Quote the whole listing verbatim.

>>>>

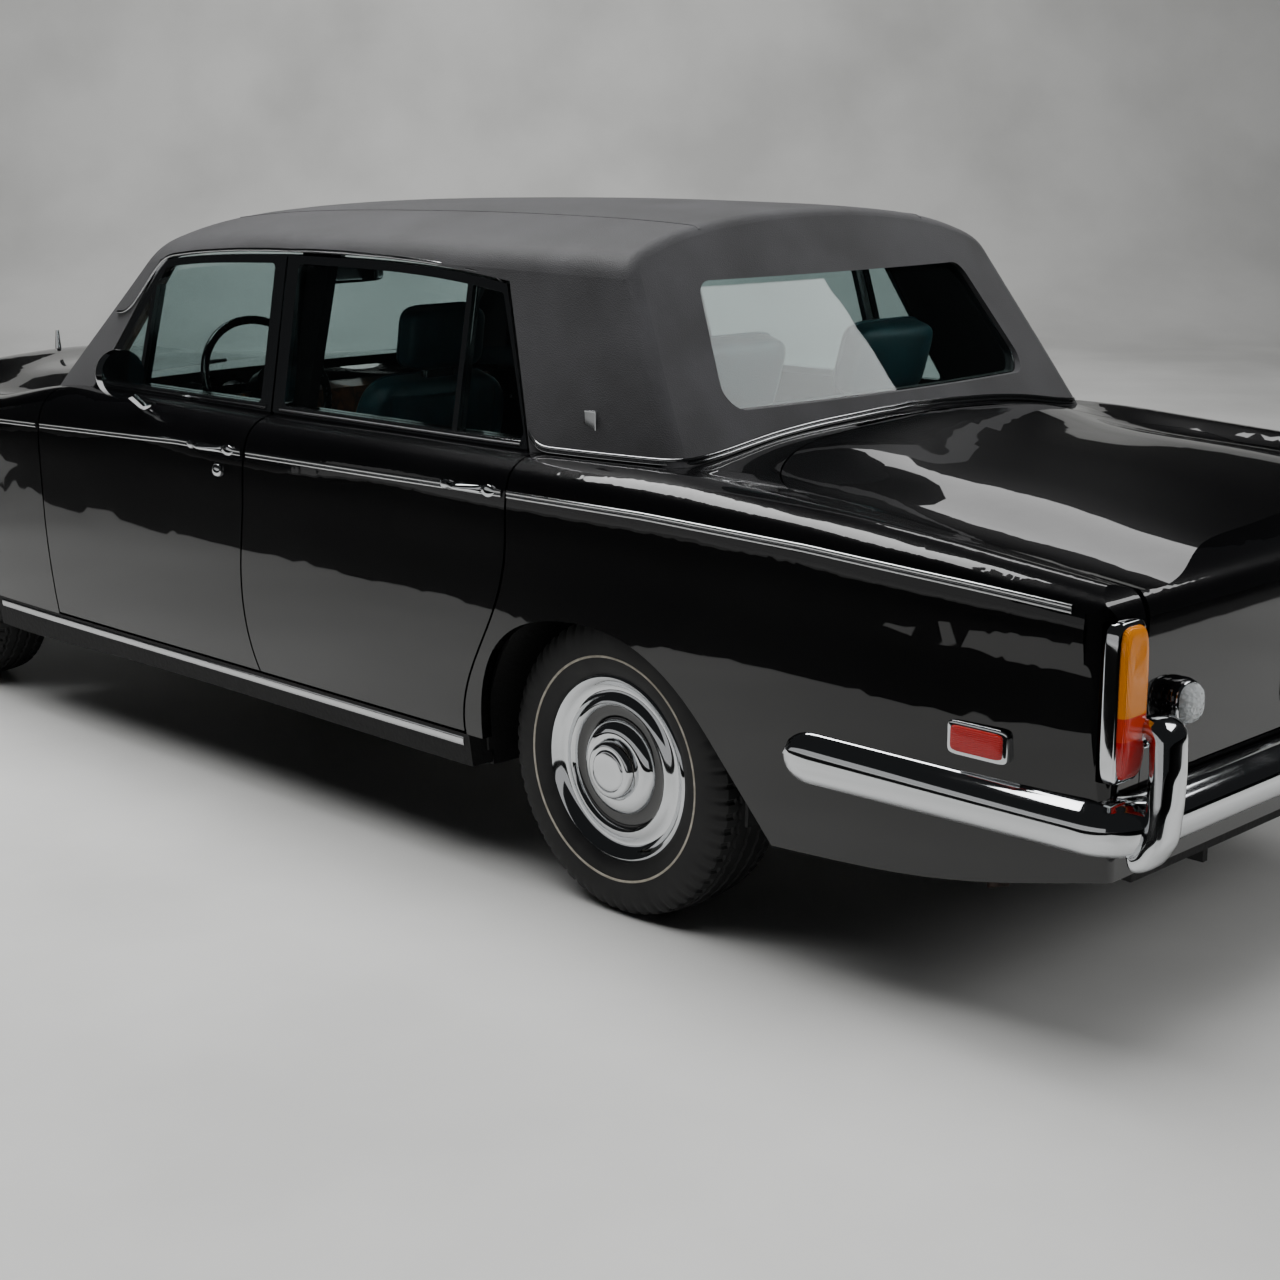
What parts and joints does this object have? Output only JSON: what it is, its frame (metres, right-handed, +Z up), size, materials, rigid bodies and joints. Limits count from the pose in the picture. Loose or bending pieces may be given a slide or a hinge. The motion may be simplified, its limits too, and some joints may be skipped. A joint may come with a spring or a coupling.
{
  "type": "luxury saloon car",
  "caption": "Long four-door saloon car with upright slatted grille, vinyl roof, chrome bumpers, opening doors, bonnet and boot, and steered wheels.",
  "frame": {"origin": "on the ground under the middle of the car's length and width", "axes": "+X forward, +Y to the car's left, +Z up"},
  "size_m": [5.169, 1.9884, 1.5177],
  "materials": {
    "rear_wings": "gloss black coachwork paint",
    "front_wings": "gloss black coachwork paint",
    "front_panel": "gloss black coachwork paint",
    "scuttle": "gloss black coachwork paint",
    "deck_panel": "gloss black coachwork paint",
    "tail_panel": "gloss black coachwork paint",
    "bonnet": "gloss black coachwork paint",
    "boot_lid": "gloss black coachwork paint",
    "front_door_left": "gloss black coachwork paint",
    "front_door_right": "gloss black coachwork paint",
    "rear_door_left": "gloss black coachwork paint",
    "rear_door_right": "gloss black coachwork paint",
    "floor_pan": "satin black underbody",
    "boot_floor": "satin black underbody",
    "engine_bay": "satin black underbody",
    "roof": "grained black vinyl",
    "windscreen": "lightly tinted glass",
    "rear_window": "lightly tinted glass",
    "front_glass_left": "lightly tinted glass",
    "front_glass_right": "lightly tinted glass",
    "rear_glass_left": "lightly tinted glass",
    "rear_glass_right": "lightly tinted glass",
    "headlamps": "clear glass over a reflector",
    "rear_lamps": "red lens",
    "grille": "polished",
    "front_bumper": "polished",
    "rear_bumper": "polished",
    "mirror_left": "polished",
    "mirror_right": "polished",
    "wheel_front_left": "polished",
    "wheel_front_right": "polished",
    "wheel_rear_left": "polished",
    "wheel_rear_right": "polished",
    "front_suspension": "black painted steel",
    "rear_axle": "black painted steel",
    "knuckle_left": "black painted steel",
    "knuckle_right": "black painted steel",
    "engine": "plain block",
    "exhaust": "dull steel",
    "front_seats": "dark teal leather",
    "rear_seat": "dark teal leather",
    "dashboard": "dark trim",
    "steering_wheel": "thin black rim",
    "tyre_front_left": "black rubber",
    "tyre_front_right": "black rubber",
    "tyre_rear_left": "black rubber",
    "tyre_rear_right": "black rubber"
  },
  "bodies": {
    "body": {"floor_pan": "floor_pan", "boot_floor": "boot_floor", "engine_bay": "engine_bay", "roof": "roof", "front_wings": "front_wings", "rear_wings": "rear_wings", "front_panel": "front_panel", "scuttle": "scuttle", "deck_panel": "deck_panel", "tail_panel": "tail_panel", "windscreen": "windscreen", "rear_window": "rear_window", "headlamps": "headlamps", "rear_lamps": "rear_lamps", "grille": "grille", "front_bumper": "front_bumper", "rear_bumper": "rear_bumper", "front_suspension": "front_suspension", "rear_axle": "rear_axle", "engine": "engine", "exhaust": "exhaust", "front_seats": "front_seats", "rear_seat": "rear_seat", "dashboard": "dashboard"},
    "front_left_door": {"front_door_left": "front_door_left", "front_glass_left": "front_glass_left", "mirror_left": "mirror_left"},
    "front_right_door": {"front_door_right": "front_door_right", "front_glass_right": "front_glass_right", "mirror_right": "mirror_right"},
    "rear_left_door": {"rear_door_left": "rear_door_left", "rear_glass_left": "rear_glass_left"},
    "rear_right_door": {"rear_door_right": "rear_door_right", "rear_glass_right": "rear_glass_right"},
    "bonnet_lid": {"bonnet": "bonnet"},
    "boot": {"boot_lid": "boot_lid"},
    "steer_wheel": {"steering_wheel": "steering_wheel"},
    "left_knuckle": {"knuckle_left": "knuckle_left"},
    "right_knuckle": {"knuckle_right": "knuckle_right"},
    "front_left_wheel": {"wheel_front_left": "wheel_front_left", "tyre_front_left": "tyre_front_left"},
    "front_right_wheel": {"wheel_front_right": "wheel_front_right", "tyre_front_right": "tyre_front_right"},
    "rear_left_wheel": {"wheel_rear_left": "wheel_rear_left", "tyre_rear_left": "tyre_rear_left"},
    "rear_right_wheel": {"wheel_rear_right": "wheel_rear_right", "tyre_rear_right": "tyre_rear_right"}
  },
  "joints": [
    {"name": "front_left_door_hinge", "type": "hinge", "parent": "body", "child": "front_left_door", "pos_m": [0.9275, 0.8795, 0.68], "axis": [0, 0, -1], "range_deg": [0, 65]},
    {"name": "front_right_door_hinge", "type": "hinge", "parent": "body", "child": "front_right_door", "pos_m": [0.9275, -0.8795, 0.68], "axis": [0, 0, 1], "range_deg": [0, 65]},
    {"name": "rear_left_door_hinge", "type": "hinge", "parent": "body", "child": "rear_left_door", "pos_m": [-0.087, 0.8795, 0.68], "axis": [0, 0, -1], "range_deg": [0, 65]},
    {"name": "rear_right_door_hinge", "type": "hinge", "parent": "body", "child": "rear_right_door", "pos_m": [-0.087, -0.8795, 0.68], "axis": [0, 0, 1], "range_deg": [0, 65]},
    {"name": "bonnet_hinge", "type": "hinge", "parent": "body", "child": "bonnet_lid", "pos_m": [1.226, 0, 0.996], "axis": [0, -1, 0], "range_deg": [0, 50]},
    {"name": "boot_hinge", "type": "hinge", "parent": "body", "child": "boot", "pos_m": [-1.451, 0, 1.048], "axis": [0, 1, 0], "range_deg": [0, 60]},
    {"name": "steer_left", "type": "hinge", "parent": "body", "child": "left_knuckle", "pos_m": [1.7805, 0.69, 0.336], "axis": [0, 0, 1], "range_deg": [-30, 30]},
    {"name": "steer_right", "type": "hinge", "parent": "body", "child": "right_knuckle", "pos_m": [1.7805, -0.69, 0.336], "axis": [0, 0, 1], "range_deg": [-30, 30]},
    {"name": "steering_wheel_turn", "type": "hinge", "parent": "body", "child": "steer_wheel", "pos_m": [0.6155, 0.38, 0.985], "axis": [-0.9063, 0, 0.4226], "range_deg": [-545, 545]},
    {"name": "front_left_wheel_spin", "type": "hinge", "parent": "left_knuckle", "child": "front_left_wheel", "pos_m": [1.7805, 0.73, 0.336], "axis": [0, 1, 0], "continuous": true},
    {"name": "front_right_wheel_spin", "type": "hinge", "parent": "right_knuckle", "child": "front_right_wheel", "pos_m": [1.7805, -0.73, 0.336], "axis": [0, 1, 0], "continuous": true},
    {"name": "rear_left_wheel_spin", "type": "hinge", "parent": "body", "child": "rear_left_wheel", "pos_m": [-1.2545, 0.73, 0.336], "axis": [0, 1, 0], "continuous": true},
    {"name": "rear_right_wheel_spin", "type": "hinge", "parent": "body", "child": "rear_right_wheel", "pos_m": [-1.2545, -0.73, 0.336], "axis": [0, 1, 0], "continuous": true}
  ],
  "couplings": [
    {"joint": "steer_right", "follows": "steer_left", "ratio": 1},
    {"joint": "steering_wheel_turn", "follows": "steer_left", "ratio": 18}
  ]
}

<<<<

● Full output:
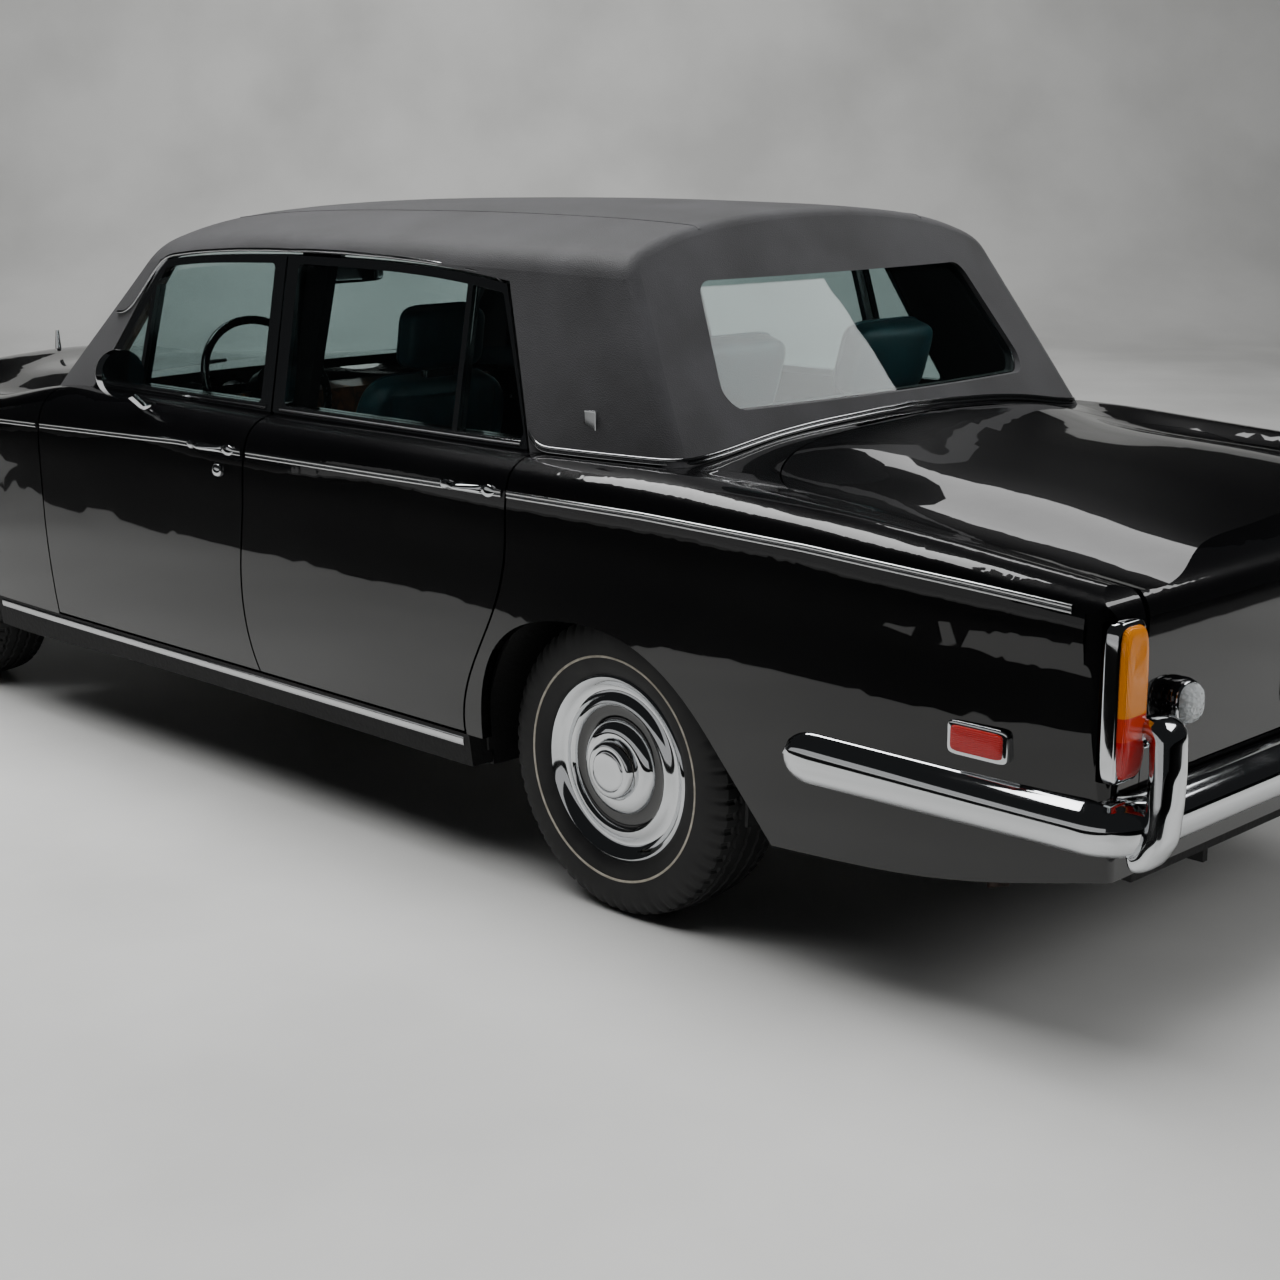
What parts and joints does this object have? Output only JSON: what it is, its frame (metres, right-handed, +Z up), size, materials, rigid bodies and joints. Limits count from the pose in the picture. Loose or bending pieces may be given a slide or a hinge. The motion may be simplified, its limits too, and some joints may be skipped. A joint may come with a spring or a coupling.
{
  "type": "luxury saloon car",
  "caption": "Long four-door saloon car with upright slatted grille, vinyl roof, chrome bumpers, opening doors, bonnet and boot, and steered wheels.",
  "frame": {"origin": "on the ground under the middle of the car's length and width", "axes": "+X forward, +Y to the car's left, +Z up"},
  "size_m": [5.169, 1.9884, 1.5177],
  "materials": {
    "rear_wings": "gloss black coachwork paint",
    "front_wings": "gloss black coachwork paint",
    "front_panel": "gloss black coachwork paint",
    "scuttle": "gloss black coachwork paint",
    "deck_panel": "gloss black coachwork paint",
    "tail_panel": "gloss black coachwork paint",
    "bonnet": "gloss black coachwork paint",
    "boot_lid": "gloss black coachwork paint",
    "front_door_left": "gloss black coachwork paint",
    "front_door_right": "gloss black coachwork paint",
    "rear_door_left": "gloss black coachwork paint",
    "rear_door_right": "gloss black coachwork paint",
    "floor_pan": "satin black underbody",
    "boot_floor": "satin black underbody",
    "engine_bay": "satin black underbody",
    "roof": "grained black vinyl",
    "windscreen": "lightly tinted glass",
    "rear_window": "lightly tinted glass",
    "front_glass_left": "lightly tinted glass",
    "front_glass_right": "lightly tinted glass",
    "rear_glass_left": "lightly tinted glass",
    "rear_glass_right": "lightly tinted glass",
    "headlamps": "clear glass over a reflector",
    "rear_lamps": "red lens",
    "grille": "polished",
    "front_bumper": "polished",
    "rear_bumper": "polished",
    "mirror_left": "polished",
    "mirror_right": "polished",
    "wheel_front_left": "polished",
    "wheel_front_right": "polished",
    "wheel_rear_left": "polished",
    "wheel_rear_right": "polished",
    "front_suspension": "black painted steel",
    "rear_axle": "black painted steel",
    "knuckle_left": "black painted steel",
    "knuckle_right": "black painted steel",
    "engine": "plain block",
    "exhaust": "dull steel",
    "front_seats": "dark teal leather",
    "rear_seat": "dark teal leather",
    "dashboard": "dark trim",
    "steering_wheel": "thin black rim",
    "tyre_front_left": "black rubber",
    "tyre_front_right": "black rubber",
    "tyre_rear_left": "black rubber",
    "tyre_rear_right": "black rubber"
  },
  "bodies": {
    "body": {"floor_pan": "floor_pan", "boot_floor": "boot_floor", "engine_bay": "engine_bay", "roof": "roof", "front_wings": "front_wings", "rear_wings": "rear_wings", "front_panel": "front_panel", "scuttle": "scuttle", "deck_panel": "deck_panel", "tail_panel": "tail_panel", "windscreen": "windscreen", "rear_window": "rear_window", "headlamps": "headlamps", "rear_lamps": "rear_lamps", "grille": "grille", "front_bumper": "front_bumper", "rear_bumper": "rear_bumper", "front_suspension": "front_suspension", "rear_axle": "rear_axle", "engine": "engine", "exhaust": "exhaust", "front_seats": "front_seats", "rear_seat": "rear_seat", "dashboard": "dashboard"},
    "front_left_door": {"front_door_left": "front_door_left", "front_glass_left": "front_glass_left", "mirror_left": "mirror_left"},
    "front_right_door": {"front_door_right": "front_door_right", "front_glass_right": "front_glass_right", "mirror_right": "mirror_right"},
    "rear_left_door": {"rear_door_left": "rear_door_left", "rear_glass_left": "rear_glass_left"},
    "rear_right_door": {"rear_door_right": "rear_door_right", "rear_glass_right": "rear_glass_right"},
    "bonnet_lid": {"bonnet": "bonnet"},
    "boot": {"boot_lid": "boot_lid"},
    "steer_wheel": {"steering_wheel": "steering_wheel"},
    "left_knuckle": {"knuckle_left": "knuckle_left"},
    "right_knuckle": {"knuckle_right": "knuckle_right"},
    "front_left_wheel": {"wheel_front_left": "wheel_front_left", "tyre_front_left": "tyre_front_left"},
    "front_right_wheel": {"wheel_front_right": "wheel_front_right", "tyre_front_right": "tyre_front_right"},
    "rear_left_wheel": {"wheel_rear_left": "wheel_rear_left", "tyre_rear_left": "tyre_rear_left"},
    "rear_right_wheel": {"wheel_rear_right": "wheel_rear_right", "tyre_rear_right": "tyre_rear_right"}
  },
  "joints": [
    {"name": "front_left_door_hinge", "type": "hinge", "parent": "body", "child": "front_left_door", "pos_m": [0.9275, 0.8795, 0.68], "axis": [0, 0, -1], "range_deg": [0, 65]},
    {"name": "front_right_door_hinge", "type": "hinge", "parent": "body", "child": "front_right_door", "pos_m": [0.9275, -0.8795, 0.68], "axis": [0, 0, 1], "range_deg": [0, 65]},
    {"name": "rear_left_door_hinge", "type": "hinge", "parent": "body", "child": "rear_left_door", "pos_m": [-0.087, 0.8795, 0.68], "axis": [0, 0, -1], "range_deg": [0, 65]},
    {"name": "rear_right_door_hinge", "type": "hinge", "parent": "body", "child": "rear_right_door", "pos_m": [-0.087, -0.8795, 0.68], "axis": [0, 0, 1], "range_deg": [0, 65]},
    {"name": "bonnet_hinge", "type": "hinge", "parent": "body", "child": "bonnet_lid", "pos_m": [1.226, 0, 0.996], "axis": [0, -1, 0], "range_deg": [0, 50]},
    {"name": "boot_hinge", "type": "hinge", "parent": "body", "child": "boot", "pos_m": [-1.451, 0, 1.048], "axis": [0, 1, 0], "range_deg": [0, 60]},
    {"name": "steer_left", "type": "hinge", "parent": "body", "child": "left_knuckle", "pos_m": [1.7805, 0.69, 0.336], "axis": [0, 0, 1], "range_deg": [-30, 30]},
    {"name": "steer_right", "type": "hinge", "parent": "body", "child": "right_knuckle", "pos_m": [1.7805, -0.69, 0.336], "axis": [0, 0, 1], "range_deg": [-30, 30]},
    {"name": "steering_wheel_turn", "type": "hinge", "parent": "body", "child": "steer_wheel", "pos_m": [0.6155, 0.38, 0.985], "axis": [-0.9063, 0, 0.4226], "range_deg": [-545, 545]},
    {"name": "front_left_wheel_spin", "type": "hinge", "parent": "left_knuckle", "child": "front_left_wheel", "pos_m": [1.7805, 0.73, 0.336], "axis": [0, 1, 0], "continuous": true},
    {"name": "front_right_wheel_spin", "type": "hinge", "parent": "right_knuckle", "child": "front_right_wheel", "pos_m": [1.7805, -0.73, 0.336], "axis": [0, 1, 0], "continuous": true},
    {"name": "rear_left_wheel_spin", "type": "hinge", "parent": "body", "child": "rear_left_wheel", "pos_m": [-1.2545, 0.73, 0.336], "axis": [0, 1, 0], "continuous": true},
    {"name": "rear_right_wheel_spin", "type": "hinge", "parent": "body", "child": "rear_right_wheel", "pos_m": [-1.2545, -0.73, 0.336], "axis": [0, 1, 0], "continuous": true}
  ],
  "couplings": [
    {"joint": "steer_right", "follows": "steer_left", "ratio": 1},
    {"joint": "steering_wheel_turn", "follows": "steer_left", "ratio": 18}
  ]
}